## Dataset section:
+ + +

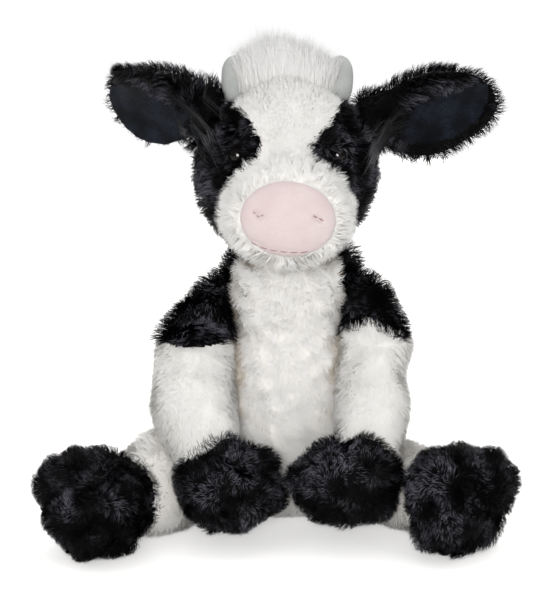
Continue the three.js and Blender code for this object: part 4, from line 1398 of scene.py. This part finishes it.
def growForelock():
    source = np.random.default_rng(seeds["forelock"])
    count, steps = forelock["count"], forelock["steps"]
    around, sideways, inDepth = forelock["loose"]
    rimPower, leanPower, fallPower = forelock["powers"]
    turned, strayed = forelock["turned"]
    middle, (halfWidth, halfDepth) = forelock["base"]
    out = np.sqrt(source.random(count))
    turn = source.uniform(0, 2 * math.pi, count)
    east, north = np.cos(turn), np.sin(turn)
    root = np.stack([east * out * halfWidth, north * out * halfDepth, -forelock["dome"] * out**2], 1)
    root = root + np.array(middle)
    stray = source.normal(0, around, (count, 3)) * np.array([1, 1, 0])
    flat = unit(np.stack([east, north * forelock["depthFan"], np.zeros(count)], 1) + stray)
    locks = ripple(root, forelock["locks"], seeds["forelockLocks"], 2)
    shorter = np.where(east < 0, *forelock["rim"]) * out**rimPower
    short, long, scale = forelock["lengths"]
    length = forelock["length"] * (1 - shorter) * source.beta(short, long, count) * scale
    length = length * (1 + forelock["lockLength"] * locks[:, 0])
    across, longest = zip(*forelock["crown"])
    length = length * np.interp(root[:, 0] * 1000, across, longest)
    up = np.array([0, 0, 1.0])
    line = [root]
    most = forelock["bend"]
    bend = source.normal(0, most, count) + locks[:, 1] * most + east * out * forelock["sweep"]
    for k in range(steps):
        share = (k + 0.5) / steps
        fallen = forelock["fan"] + forelock["fall"] * share**fallPower
        lean = np.radians(out**leanPower * fallen + bend * share)
        ahead = up * np.cos(lean)[:, None] + flat * np.sin(lean)[:, None]
        ahead[:, 0] += locks[:, 0] * forelock["lockLean"] * share + source.normal(0, sideways, count)
        ahead[:, 1] += source.normal(0, inDepth, count)
        line.append(line[-1] + unit(ahead) * (length / steps)[:, None])
    line = np.stack(line, 1)
    normal = flat * turned * out[:, None] + np.array(forelock["facing"])
    normal = normal + source.normal(0, strayed, (count, 3))
    ownTone, lockTone = forelock["toneVary"]
    tone = forelock["tone"] + source.normal(0, ownTone, count) + locks[:, 0] * lockTone
    return ribbons(line, unit(normal), forelock["width"], source, tone, forelock["softness"])


# long grey hairs from each ear's root: start, bend, end and spread in millimetres, number of wisps
# and of hairs in a wisp
earLocks = {
    "Right": [
        ((-70.6, -6, 237.9), (-54.3, -24, 235.8), (-39.7, -42, 218.6), 2, 2, 5),
        ((-57.1, -10, 231.7), (-45.9, -30, 226.7), (-37.5, -44, 205.9), 7, 5, 5),
        ((-45.1, -18, 248.7), (-45.7, -34, 241.4), (-40.7, -42, 228.4), 3, 2, 4),
        ((-64.0, -8, 223.7), (-56.6, -12, 220.3), (-49.3, -16, 214.8), 12, 7, 5),
        ((-54.9, -14, 220.1), (-45.5, -30, 216.9), (-37.0, -44, 200.4), 7, 3, 5),
    ],
    "Left": [
        ((64.5, -20, 226.4), (56.6, -34, 222.4), (42.2, -44, 204.8), 6, 6, 6),
        ((57.2, -22, 228.4), (49.4, -36, 224.3), (41.1, -44, 215.7), 6, 4, 5),
        ((66.9, -18, 220.1), (59.0, -32, 216.6), (45.1, -42, 200.1), 6, 5, 6),
        ((62.0, -18, 215.1), (53.6, -32, 210.6), (46.3, -40, 194.3), 6, 3, 5),
    ],
}


lockForm = {  # metres where nothing else is said
    "steps": 4,
    "depth": 0.4,  # share of the spread that goes to the front and back
    "hairs": (0.0013, 0.0013, 0.0012),  # how far the hairs of a wisp part at start, bend and end
    "above": (0.001, 0.003, 0.007),  # height over the cloth: least at the root, least beyond it, most
    "scatter": 2200,  # a wisp strays by its spread in millimetres over this
    "wispShort": (-0.1, 0.45),  # shares by which the wisps end sooner, least and most
    "hairShort": (0, 0.6),  # and the hairs in a wisp
    "wispTone": (0.1, 0.6),  # darkest and lightest
    "hairTone": (-0.4, 0.5),  # what the hairs in a wisp differ by
    "width": 0.0002,
    "softness": 0.4,
    "facing": (0.0, -1.0, 0.25),  # the way that the hairs' flat sides look
}


def growLocks(locks, ear):
    source = np.random.default_rng(seeds["earLocks"])
    beneath = [searchTree(skins[body]["points"], skins[body]["quads"]) for body in ("head", ear)]
    lines, tones = [], []
    at = np.linspace(0, 1, lockForm["steps"] + 1)[None, :, None]
    apart, (atRoot, least, most) = lockForm["hairs"], lockForm["above"]
    flatter = np.array([1, lockForm["depth"], 1])
    for *places, spread, wisps, count in locks:
        for _ in range(wisps):
            first, middle, last = (
                np.array(place) / 1000 + source.normal(0, spread / lockForm["scatter"], 3) * flatter
                for place in places
            )
            last = last + (middle - last) * source.uniform(*lockForm["wispShort"])
            first = first + source.normal(0, apart[0], (count, 3))
            middle = middle + source.normal(0, apart[1], (count, 3))
            loose = source.normal(0, apart[2], (count, 3))
            shorter = source.uniform(*lockForm["hairShort"], (count, 1))
            last = last + loose + (middle - last) * shorter
            first, middle, last = first[:, None], middle[:, None], last[:, None]
            lines.append(first * (1 - at) ** 2 + middle * 2 * at * (1 - at) + last * at**2)
            wispTone = source.uniform(*lockForm["wispTone"])
            tones.append(wispTone + source.uniform(*lockForm["hairTone"], count))
    line = np.concatenate(lines)
    for strand in line:  # the hairs are lifted off the cloth, or brought down to it
        for k, point in enumerate(strand):
            near = min((tree.find_nearest(point) for tree in beneath), key=lambda found: found[3])
            out = (Vector(point) - near[0]).dot(near[1])
            height = min(max(out, least if k else atRoot), most)
            strand[k] = np.array(Vector(point) + near[1] * (height - out))
    normal = np.tile(unit(np.array(lockForm["facing"])), (len(line), 1))
    return ribbons(line, normal, lockForm["width"], source, np.concatenate(tones), lockForm["softness"])


def hairMesh(name, hair, look):  # loose hairs with no backing
    none = {"points": np.zeros((0, 3)), "normals": np.zeros((0, 3))}
    return panelMesh(name, none, np.zeros((0, 4), int), hair, look, 1)


for side, locks in earLocks.items():
    lock = hairMesh("earLocks" + side, growLocks(locks, "ear_" + side.lower()), looks["greyHair"])
    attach(lock, "head")

hairBaseForm = {"voxel": 0.0016, "inset": 0.0085, "rounds": 10}  # the cloth under the forelock
hairBaseFit = {"scale": (0.9, 1, 1), "move": (0, 0.0035, -0.0005)}
hairBase = stuffedForm(["forelock"], **hairBaseForm)
hairBase["points"] = hairBase["points"] * np.array(hairBaseFit["scale"]) + np.array(hairBaseFit["move"])
hairs, seed = growForelock(), seeds["forelock"]
hair = panelMesh("forelockHair", hairBase, hairBase["quads"], hairs, looks["whiteHair"], seed)
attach(hair, "head")
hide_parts("forelock")
print("ear locks and forelock made")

+ + +

## What to produce:
Write the material out again word for word.

## Output below:
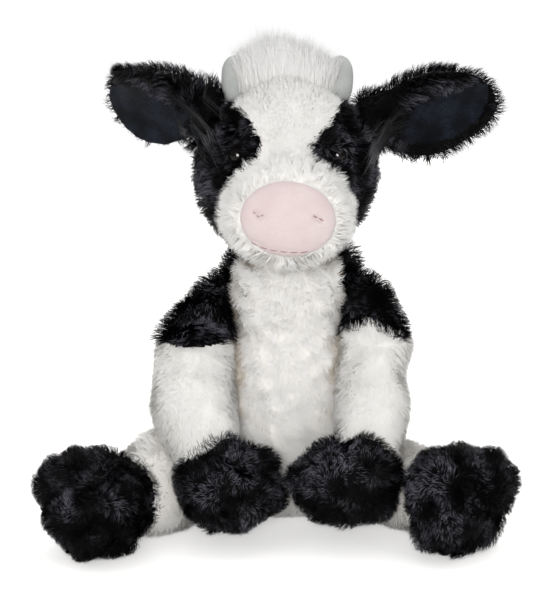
Continue the three.js and Blender code for this object: part 4, from line 1398 of scene.py. This part finishes it.
def growForelock():
    source = np.random.default_rng(seeds["forelock"])
    count, steps = forelock["count"], forelock["steps"]
    around, sideways, inDepth = forelock["loose"]
    rimPower, leanPower, fallPower = forelock["powers"]
    turned, strayed = forelock["turned"]
    middle, (halfWidth, halfDepth) = forelock["base"]
    out = np.sqrt(source.random(count))
    turn = source.uniform(0, 2 * math.pi, count)
    east, north = np.cos(turn), np.sin(turn)
    root = np.stack([east * out * halfWidth, north * out * halfDepth, -forelock["dome"] * out**2], 1)
    root = root + np.array(middle)
    stray = source.normal(0, around, (count, 3)) * np.array([1, 1, 0])
    flat = unit(np.stack([east, north * forelock["depthFan"], np.zeros(count)], 1) + stray)
    locks = ripple(root, forelock["locks"], seeds["forelockLocks"], 2)
    shorter = np.where(east < 0, *forelock["rim"]) * out**rimPower
    short, long, scale = forelock["lengths"]
    length = forelock["length"] * (1 - shorter) * source.beta(short, long, count) * scale
    length = length * (1 + forelock["lockLength"] * locks[:, 0])
    across, longest = zip(*forelock["crown"])
    length = length * np.interp(root[:, 0] * 1000, across, longest)
    up = np.array([0, 0, 1.0])
    line = [root]
    most = forelock["bend"]
    bend = source.normal(0, most, count) + locks[:, 1] * most + east * out * forelock["sweep"]
    for k in range(steps):
        share = (k + 0.5) / steps
        fallen = forelock["fan"] + forelock["fall"] * share**fallPower
        lean = np.radians(out**leanPower * fallen + bend * share)
        ahead = up * np.cos(lean)[:, None] + flat * np.sin(lean)[:, None]
        ahead[:, 0] += locks[:, 0] * forelock["lockLean"] * share + source.normal(0, sideways, count)
        ahead[:, 1] += source.normal(0, inDepth, count)
        line.append(line[-1] + unit(ahead) * (length / steps)[:, None])
    line = np.stack(line, 1)
    normal = flat * turned * out[:, None] + np.array(forelock["facing"])
    normal = normal + source.normal(0, strayed, (count, 3))
    ownTone, lockTone = forelock["toneVary"]
    tone = forelock["tone"] + source.normal(0, ownTone, count) + locks[:, 0] * lockTone
    return ribbons(line, unit(normal), forelock["width"], source, tone, forelock["softness"])


# long grey hairs from each ear's root: start, bend, end and spread in millimetres, number of wisps
# and of hairs in a wisp
earLocks = {
    "Right": [
        ((-70.6, -6, 237.9), (-54.3, -24, 235.8), (-39.7, -42, 218.6), 2, 2, 5),
        ((-57.1, -10, 231.7), (-45.9, -30, 226.7), (-37.5, -44, 205.9), 7, 5, 5),
        ((-45.1, -18, 248.7), (-45.7, -34, 241.4), (-40.7, -42, 228.4), 3, 2, 4),
        ((-64.0, -8, 223.7), (-56.6, -12, 220.3), (-49.3, -16, 214.8), 12, 7, 5),
        ((-54.9, -14, 220.1), (-45.5, -30, 216.9), (-37.0, -44, 200.4), 7, 3, 5),
    ],
    "Left": [
        ((64.5, -20, 226.4), (56.6, -34, 222.4), (42.2, -44, 204.8), 6, 6, 6),
        ((57.2, -22, 228.4), (49.4, -36, 224.3), (41.1, -44, 215.7), 6, 4, 5),
        ((66.9, -18, 220.1), (59.0, -32, 216.6), (45.1, -42, 200.1), 6, 5, 6),
        ((62.0, -18, 215.1), (53.6, -32, 210.6), (46.3, -40, 194.3), 6, 3, 5),
    ],
}


lockForm = {  # metres where nothing else is said
    "steps": 4,
    "depth": 0.4,  # share of the spread that goes to the front and back
    "hairs": (0.0013, 0.0013, 0.0012),  # how far the hairs of a wisp part at start, bend and end
    "above": (0.001, 0.003, 0.007),  # height over the cloth: least at the root, least beyond it, most
    "scatter": 2200,  # a wisp strays by its spread in millimetres over this
    "wispShort": (-0.1, 0.45),  # shares by which the wisps end sooner, least and most
    "hairShort": (0, 0.6),  # and the hairs in a wisp
    "wispTone": (0.1, 0.6),  # darkest and lightest
    "hairTone": (-0.4, 0.5),  # what the hairs in a wisp differ by
    "width": 0.0002,
    "softness": 0.4,
    "facing": (0.0, -1.0, 0.25),  # the way that the hairs' flat sides look
}


def growLocks(locks, ear):
    source = np.random.default_rng(seeds["earLocks"])
    beneath = [searchTree(skins[body]["points"], skins[body]["quads"]) for body in ("head", ear)]
    lines, tones = [], []
    at = np.linspace(0, 1, lockForm["steps"] + 1)[None, :, None]
    apart, (atRoot, least, most) = lockForm["hairs"], lockForm["above"]
    flatter = np.array([1, lockForm["depth"], 1])
    for *places, spread, wisps, count in locks:
        for _ in range(wisps):
            first, middle, last = (
                np.array(place) / 1000 + source.normal(0, spread / lockForm["scatter"], 3) * flatter
                for place in places
            )
            last = last + (middle - last) * source.uniform(*lockForm["wispShort"])
            first = first + source.normal(0, apart[0], (count, 3))
            middle = middle + source.normal(0, apart[1], (count, 3))
            loose = source.normal(0, apart[2], (count, 3))
            shorter = source.uniform(*lockForm["hairShort"], (count, 1))
            last = last + loose + (middle - last) * shorter
            first, middle, last = first[:, None], middle[:, None], last[:, None]
            lines.append(first * (1 - at) ** 2 + middle * 2 * at * (1 - at) + last * at**2)
            wispTone = source.uniform(*lockForm["wispTone"])
            tones.append(wispTone + source.uniform(*lockForm["hairTone"], count))
    line = np.concatenate(lines)
    for strand in line:  # the hairs are lifted off the cloth, or brought down to it
        for k, point in enumerate(strand):
            near = min((tree.find_nearest(point) for tree in beneath), key=lambda found: found[3])
            out = (Vector(point) - near[0]).dot(near[1])
            height = min(max(out, least if k else atRoot), most)
            strand[k] = np.array(Vector(point) + near[1] * (height - out))
    normal = np.tile(unit(np.array(lockForm["facing"])), (len(line), 1))
    return ribbons(line, normal, lockForm["width"], source, np.concatenate(tones), lockForm["softness"])


def hairMesh(name, hair, look):  # loose hairs with no backing
    none = {"points": np.zeros((0, 3)), "normals": np.zeros((0, 3))}
    return panelMesh(name, none, np.zeros((0, 4), int), hair, look, 1)


for side, locks in earLocks.items():
    lock = hairMesh("earLocks" + side, growLocks(locks, "ear_" + side.lower()), looks["greyHair"])
    attach(lock, "head")

hairBaseForm = {"voxel": 0.0016, "inset": 0.0085, "rounds": 10}  # the cloth under the forelock
hairBaseFit = {"scale": (0.9, 1, 1), "move": (0, 0.0035, -0.0005)}
hairBase = stuffedForm(["forelock"], **hairBaseForm)
hairBase["points"] = hairBase["points"] * np.array(hairBaseFit["scale"]) + np.array(hairBaseFit["move"])
hairs, seed = growForelock(), seeds["forelock"]
hair = panelMesh("forelockHair", hairBase, hairBase["quads"], hairs, looks["whiteHair"], seed)
attach(hair, "head")
hide_parts("forelock")
print("ear locks and forelock made")